DARPA was created in 1958 to make sure that the United States would never again be technologically humiliated as it had been in the case of the Sputnik incident. Boatloads of U.S. military money was pumped into technological innovation. The internet as we know it was a DARPA project. The first self-driving cars at Google, designed by Sebastian Thrun, were DARPA projects. It is amazing to see how influential the U.S. military funding from DARPA has been in creating the giants of Silicon Valley.

In the Chinese ecosystem, there is often the reproach that the Chinese digital category kings are too closely associated with the Chinese government. True, the growth of companies like Alibaba or Tencent would not have been possible without the connections, support and control of the Chinese authorities. Telecom infrastructure giants such as Huawei that are powering much of the backbone infrastructure of European Telecom operators have been scrutinized for their connections to the Chinese military. Huawei was founded by people close to the Chinese military, and when a Belgian national operator called Proximus decided to run its complete mobile infrastructure on Huawei equipment, this led to heated debates in Belgium: people were asking if it was wise to trust a company to supply sensitive and critical infrastructure that was so closely connected to the Chinese military.

I would argue the other ecosystem easily has as many conflicts. DARPA runs deep through the veins of many Silicon Valley giants, and the conflicts can be even more intense than in China. Palantir is the magic machine learning neural network whose A.I.-powered intelligence software helped find Osama Bin Laden. Palantir is used by the NSA and the Department of Homeland Security, and is also used by many European banks for fraud detection and to fight international money laundering, among other things. Palantir was founded by Peter Thiel and had as its first venture capital investor the investment arm of the C.I.A.

On the other hand, Europe,  which has had peace for more than 70 years., lacks any coordinated military intelligence involvement in the high-tech industry. Its military activities have been extremely scattered and as a result there is no European DARPA. This could perhaps be one of the reasons why Europe doesn't have an established set of digital category kings.

But all is not lost for the old continent. Or for the other ones, as a matter of fact. Every new set of technologies will bring the opportunity to seize them and turn them into global powerhouses. Take the embryonic technology of blockchain, which is  poised to change the landscape of transactions, and thus B2B. It is going to have as much impact as B2C did 25 years ago and as much as the World Wide Web did on the world of content. But if regions don't step up to the plate and put all their efforts and force in leveraging the blockchain, it will be incredibly difficult to compete with the two giant ecosystems, in Silicon Valley and in China.

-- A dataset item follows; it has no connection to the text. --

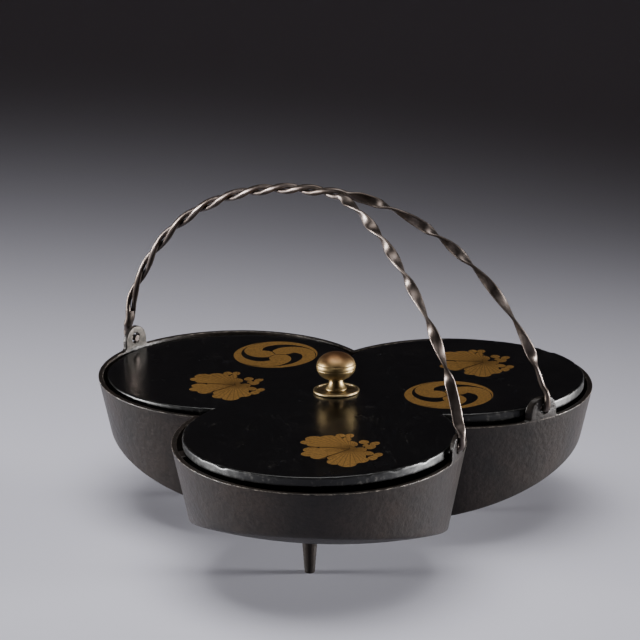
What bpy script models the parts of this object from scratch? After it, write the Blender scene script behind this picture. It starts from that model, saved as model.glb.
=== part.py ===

We are still in the early days of a new century, an era governed by not just new technologies but by different economic behaviors, economics systems and economic paradigms. The advent of network effects on our global economy will undoubtedly alter the geopolitical dimensions of power. If the political leaders of the laggards want to keep their continents relevant, they really should pay close attention to these massivedigital tectonic shifts. If not, it might soon be too late.